> [Requirement]: Where a line contains the word "scene", copy that line.

> [Given data]:
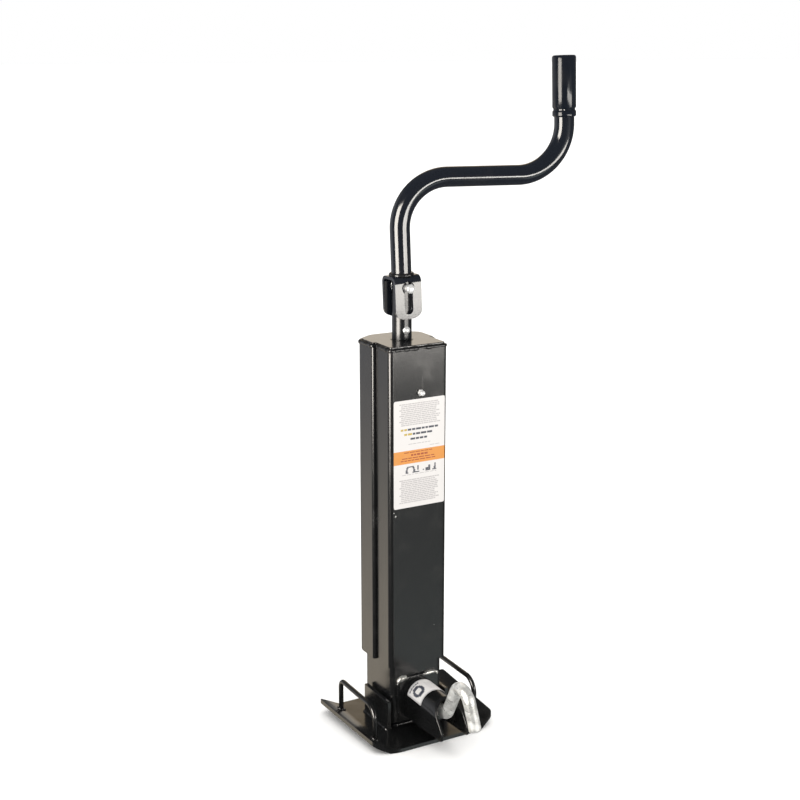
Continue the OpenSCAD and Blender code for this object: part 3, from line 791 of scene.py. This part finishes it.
def room_light():
    """White for the camera, soft white light, and a dim room with bright panels in reflections."""
    world = bpy.data.worlds.new("studio")
    bpy.context.scene.world = world
    world.use_nodes = True
    tree = world.node_tree
    tree.nodes.clear()
    out = tree.nodes.new("ShaderNodeOutputWorld")
    rays = tree.nodes.new("ShaderNodeLightPath")
    white = background(tree, (1, 1, 1), 1.0)
    soft = background(tree, (1, 0.995, 0.985), 1.2)
    room = background(tree, (0, 0, 0), 1.0)
    seen = tree.nodes.new("ShaderNodeMixShader")
    choose = tree.nodes.new("ShaderNodeMixShader")
    tree.links.new(rays.outputs["Is Camera Ray"], seen.inputs[0])
    tree.links.new(soft.outputs[0], seen.inputs[1])
    tree.links.new(white.outputs[0], seen.inputs[2])
    tree.links.new(rays.outputs["Is Glossy Ray"], choose.inputs[0])
    tree.links.new(seen.outputs[0], choose.inputs[1])
    tree.links.new(room.outputs[0], choose.inputs[2])
    tree.links.new(choose.outputs[0], out.inputs[0])

    place = tree.nodes.new("ShaderNodeTexCoord")
    total = None
    # each panel's direction, the cosines at which it starts and peaks, and its radiance
    panels = [
        ((0, 0, 1), -1.0, 1.0, (0.12, 0.12, 0.12)),
        ((-0.45, 0.8, -0.6), 0.93, 1.0, (0.95, 0.78, 0.5)),
        ((-0.5, 0.86, -0.1), 0.75, 1.0, (0.5, 0.5, 0.53)),
        ((0.49, 0.87, 0.24), 0.96, 1.0, (1.1, 1.03, 0.93)),
        ((0.49, 0.87, 0.5), 0.93, 1.0, (0.5, 0.33, 0.12)),
        ((0.48, -0.86, -0.12), 0.955, 1.0, (0.4, 0.4, 0.4)),
        ((0.46, -0.84, -0.6), 0.965, 1.0, (0.7, 0.78, 0.76)),
        ((0.19, -0.93, -0.2), 0.995, 1.0, (6.0, 6.0, 5.8)),
    ]
    for direction, low, high, colour in panels:
        dot = tree.nodes.new("ShaderNodeVectorMath")
        dot.operation = "DOT_PRODUCT"
        dot.inputs[1].default_value = Vector(direction).normalized()
        tree.links.new(place.outputs["Generated"], dot.inputs[0])
        fade = tree.nodes.new("ShaderNodeMapRange")
        fade.interpolation_type = "SMOOTHSTEP"
        fade.inputs["From Min"].default_value = low - 1e-3
        fade.inputs["From Max"].default_value = high
        if low <= -1:
            fade.inputs["To Min"].default_value = 1.0
        tree.links.new(dot.outputs["Value"], fade.inputs["Value"])
        tint = tree.nodes.new("ShaderNodeVectorMath")
        tint.operation = "SCALE"
        tint.inputs[0].default_value = colour
        tree.links.new(fade.outputs["Result"], tint.inputs["Scale"])
        if total is None:
            total = tint.outputs[0]
            continue
        add = tree.nodes.new("ShaderNodeVectorMath")
        tree.links.new(total, add.inputs[0])
        tree.links.new(tint.outputs[0], add.inputs[1])
        total = add.outputs[0]
    tree.links.new(total, room.inputs["Color"])


# ---- crank ----


def crank():
    """Folding bracket, bent tube and the weld between them."""
    softened("crank_bracket", crank_black, "crank", 1.3, 4, slot="crank_paint")
    half_rise = THROW / 2 * math.tan(ARM_DIP)
    top = (GRIP_LOW + 68) * MM
    corners = [(0, 0, BRACKET_TOP), (0, 0, ARM_Z + half_rise)]
    corners += [(THROW, 0, ARM_Z - half_rise), (THROW, 0, top)]
    line = [arm_place @ p for p in rounded_path(corners, (CRANK_BEND, CRANK_BEND), 1.6 * MM)]
    tube = swept("crank_tube_skin", line, CRANK_R, crank_black, "crank", 64)
    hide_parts("crank_tube")
    circle = round_line(0, 0, CRANK_R + 0.6 * MM, 32, lambda x: BRACKET_TOP + 0.6 * MM)
    circle = [crank_place @ p for p in circle]
    bead = weld("crank_weld_bead", circle, 2.6 * MM, "crank", 3.6, 5, closed=True, nodes=("crank_weld",))


def grip():
    """Sleeve with a rolled groove and three punched dents, closed by a lid."""
    low, high = GRIP_LOW, GRIP_LOW + GRIP_LENGTH
    r = GRIP_R
    outside = [(r - 1.6, low), (r - 0.5, low + 0.4), (r, low + 1.4), (r, low + 6.2)]
    outside += [(r - 0.5, low + 7.2), (r - 1.3, low + 8), (r - 1.3, low + 10), (r - 0.5, low + 10.8)]
    outside += [(r, low + 11.8), (r, high - 2.4), (r - 0.5, high - 1), (r - 1.6, high)]
    inside = [(13.2, high), (13.0, high - 0.5), (13.0, low + 0.4)]
    sleeve = lathed("grip_sleeve", outside + inside, grip_place, grip_black, "grip", 72, 40, True)
    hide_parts("crank_grip")
    cap = [(0, high - 4.4), (12.9, high - 4.4), (12.9, high - 1.6), (12.2, high - 1.0)]
    cap += [(9, high - 0.8), (0, high - 0.7)]
    lid = lathed("grip_lid", cap, grip_place, crank_black, "grip", 64)
    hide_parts("grip_cap")
    button = [(0, 0), (1.9, 0), (1.9, 0.9), (1.5, 1.35), (0.8, 1.1), (0, 0.9)]
    for k, degrees in enumerate((-118, 2, 122)):
        angle = math.radians(degrees)
        out = Vector((math.cos(angle), math.sin(angle), 0))
        place = grip_place @ along(out, out * (r - 2.2) * MM + Vector((0, 0, (low + 9) * MM)))
        dent = lathed(f"grip_dent_{k}", button, place, crank_black, "grip", 24)


def shaft_and_pins():
    """Input shaft, its rivet, the fold pin with its snap heads and the thin ring on the cap plate."""
    low, high = shaft_low.z / MM, shaft_high.z / MM
    upright = Matrix.Identity(4)
    shaft = [(9.05, low), (12.5, low), (12.5, high - 1.2), (11.6, high), (9.05, high)]
    skin = lathed("input_shaft_skin", shaft, upright, shaft_black, "screw", 96, 32, True)
    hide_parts("input_shaft")
    head = [(0, -15.2), (1.9, -15.0), (3.5, -14.3), (4.6, -13.2), (5.0, -12.0), (5.0, -11.2), (2.4, -11.2)]
    cross = along((0, 1, 0), (0, 0, (rivet_low.z + rivet_high.z) / 2))
    rivet = lathed("rivet_skin", both_ends(head), cross, bright_zinc, "screw", 48, 60)
    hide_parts("shaft_rivet")
    end = -pivot_low.y / MM
    head = [(0, 0), (2.6, 0.3), (4.5, 1.2), (5.5, 2.6), (5.7, 4.0), (5.5, 5.4), (4.4, 6.2)]
    head += [(3.9, 6.8), (3.9, 7.9), (4.75, 8.6)]
    head = [(r, h - end) for r, h in head]
    cross = along((0, 1, 0), (0, 0, fold_point.z))
    pivot = lathed("fold_pin_skin", both_ends(head), cross, bright_zinc, "fold_pin", 56, 50)
    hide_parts("fold_pin")
    softened("shaft_washer", black, "housing", 0.25, 2, slot="black_paint")


# ---- ram, guard and lock pin ----


def handle_point(y, height):
    """A point of the handle, given in mm along the pin and up the leaning handle."""
    up = height * MM
    return Vector((-up * math.sin(HANDLE_LEAN), y * MM, pin_z + up * math.cos(HANDLE_LEAN)))


def ram():
    softened("ram_tube", black, "ram", 0.7, slot="black_paint")
    softened("pin_boss_plate", black, "ram", 0.7, slot="black_paint")
    softened("pin_guard", black, "ram", 0.7, slot="black_paint")
    softened("pin_guide", black, "ram", 0.4, slot="black_paint")
    y, z = ram_low.y - 0.4 * MM, boss_high.z + 0.4 * MM
    ends = [Vector((boss_low.x + 2 * MM, y, z)), Vector((boss_high.x - 2 * MM, y, z))]
    weld("boss_weld_bead", ends, 3.1 * MM, "ram", 3.8, 31, nodes=("boss_weld",), uneven=0.3)
    # the bead's two ends in the pale metal, painted glints
    blob = [(24, 0.2), (14, 0.8), (3, 0.6), (1, -2)]
    line = [Vector((boss_high.x - dx * MM, y - 0.9 * MM, z + dz * MM)) for dx, dz in blob]
    weld("boss_weld_end", line, 2.4 * MM, "ram", 4.2, 34, bright=True, uneven=0.4)
    blob = [(-2, -3.5), (1, -1), (5, 1.2), (11, 1.6)]
    line = [Vector((boss_low.x + dx * MM, y - 0.8 * MM, z + dz * MM)) for dx, dz in blob]
    weld("boss_weld_start", line, 3.2 * MM, "ram", 4.2, 33, bright=True, uneven=0.35)
    for (side, label), edge in zip(SIDES, (boss_low.x, boss_high.x)):
        x = edge + side * 0.4 * MM
        ends = [Vector((x, y + 0.4 * MM, end)) for end in (z - 4 * MM, boss_low.z + 4 * MM)]
        weld("boss_side_weld_" + label, ends, 2.3 * MM, "ram", 3.4, 35 + side)


def nicks():
    """Nicks in the paint, bare chips made pale as painted highlights, and spatter beside the welds."""
    front = shell_low.y - 0.05 * MM
    spots = [(-33.5, front, 299, 1.3), (-36, front, 304, 0.8), (24, front, 140, 0.6)]
    for k, (x, y, z, size) in enumerate(spots):
        place = along((0, -1, 0), (x * MM, y, z * MM))
        chip = [(0, 0), (size, 0), (size * 0.8, 0.12), (0, 0.15)]
        flake = lathed(f"nick_{k}", chip, place, glint_metal, "housing", 7)
    draw = random.Random(9)
    for k in range(14):
        x, z = draw.uniform(-30, 34), draw.uniform(76, 84)
        place = along((0, -1, 0), (x * MM, ram_low.y, z * MM))
        size = draw.uniform(0.5, 1.1)
        drop = [(0, -0.2), (size, -0.2), (size * 0.8, size * 0.5), (0, size * 0.8)]
        bead = lathed(f"spatter_{k}", drop, place, weld_black, "ram", 10, 60)


def lock_pin():
    nose = ((ram_low.y / MM) + 4, 0)
    corners = [handle_point(*p) for p in (nose, ELBOW, CROOK, HANDLE_END)]
    line = rounded_path(corners, (HANDLE_BEND, HANDLE_BEND), 1.2 * MM, 6 * MM)
    rod = swept("lock_pin_rod", line, PIN_R, galvanised, "lock_pin", 56, smooth=60, ends=1.6 * MM)
    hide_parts("lock_pin")
    softened("pin_collar", galvanised, "lock_pin", 0.4, slot="galvanised")


def spring():
    """Compression spring of even pitch between the guide and the pin collar, its wire ends rounded."""
    wire, radius = 1.3, 11.4
    first, last = guide_high.y / MM + wire + 0.1, collar_low.y / MM - wire - 0.1
    turns = 7.5
    steps = int(turns * 28)
    line = []
    for i in range(steps + 1):
        angle = 2 * math.pi * turns * i / steps
        y = first + (last - first) * i / steps
        line.append(Vector((radius * MM * math.cos(angle), y * MM, pin_z + radius * MM * math.sin(angle))))
    coil = swept("pin_spring_coil", line, wire * MM, bare_steel, "ram", 12, smooth=70, ends=0.3 * MM)
    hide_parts("pin_spring")


# ---- drop leg and foot ----


def flange_z(x):
    """Height of the foot plate's upper face at x."""
    past = abs(x) - FOOT_FLAT
    return FOOT_T + past * math.tan(FLANGE_SLOPE) + 0.6 * MM if past > 0 else FOOT_T


def foot_loop(side, label):
    """A bent rod on the flange with a weld round each of its two ends."""
    low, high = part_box(label + "_foot_loop")
    x = (low.x + high.x) / 2
    y1, y2, top = low.y + LOOP_R, high.y - LOOP_R, high.z - LOOP_R
    base = flange_z(x) - 1 * MM
    line = rounded_path([(x, y1, base), (x, y1, top), (x, y2, top), (x, y2, base)], LOOP_BENDS, 1.2 * MM)
    rod = swept(label + "_loop_rod", line, LOOP_R, black, "drop_leg", 32, smooth=60, ends=0.2 * MM)
    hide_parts(label + "_foot_loop")
    for k, y in enumerate((y1, y2)):
        circle = round_line(x, y, LOOP_R + 1 * MM, 16, lambda px: flange_z(px) + 0.2 * MM)
        weld(f"{label}_loop_weld_{k}", circle, 1.9 * MM, "drop_leg", 3.2, 50 + 2 * k + side, closed=True)


def gusset_welds(side, label):
    """A tack on the gusset's front corner in the pale metal, a painted glint, and a bead along each side of its
    foot.
    """
    front_y, back_y = gusset_low.y + 1 * MM, gusset_high.y - 1 * MM
    front = Vector((side * (2.4 * MM - gusset_high.x), front_y, gusset_high.z - 2 * MM))
    tack = [front, front + Vector((0, 4, 0.5)) * MM, front + Vector((0, 9.5, 0)) * MM]
    weld(label + "_gusset_tack", tack, 2.2 * MM, "drop_leg", 3.8, 70 + side, bright=True)
    for k, x in enumerate((0.3 * MM - gusset_low.x, -gusset_high.x - 0.3 * MM)):
        ends = [Vector((side * x, y, FOOT_T + 0.3 * MM)) for y in (front_y, back_y)]
        weld(f"{label}_gusset_weld_{k}", ends, 2.4 * MM, "drop_leg", 3.6, 60 + 2 * k + side)


def foot():
    """Drop leg, foot plate and gussets, with the loops and the welds that hold them."""
    softened("drop_leg", black, "drop_leg", 0.5, slot="black_paint")
    softened("foot_plate", black, "drop_leg", 0.9, slot="black_paint")
    softened("left_gusset", black, "drop_leg", 0.6, slot="black_paint")
    softened("right_gusset", black, "drop_leg", 0.6, slot="black_paint")
    for side, label in SIDES:
        foot_loop(side, label)
        gusset_welds(side, label)
    low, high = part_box("leg_weld")
    inset = 2.2 * MM  # from the weld's outside to its middle
    left, right, front, back = low.x + inset, high.x - inset, low.y + inset, high.y - inset
    corners = [(left, front), (right, front), (right, back), (left, back)]
    line = eased([Vector((x, y, FOOT_T + 0.4 * MM)) for x, y in corners], 6 * MM)
    nodes = ("leg_weld",)
    weld("leg_weld_bead", line, 2.6 * MM, "drop_leg", 3.8, 80, closed=True, nodes=nodes, uneven=0.25)


camera_and_floor()
lamps()
room_light()
housing()
grease_fitting()
main_label()
guard_sticker()
crank()
grip()
shaft_and_pins()
ram()
nicks()
lock_pin()
spring()
foot()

> [Task solution]:
Continue the OpenSCAD and Blender code for this object: part 3, from line 791 of scene.py. This part finishes it.
    bpy.context.scene.world = world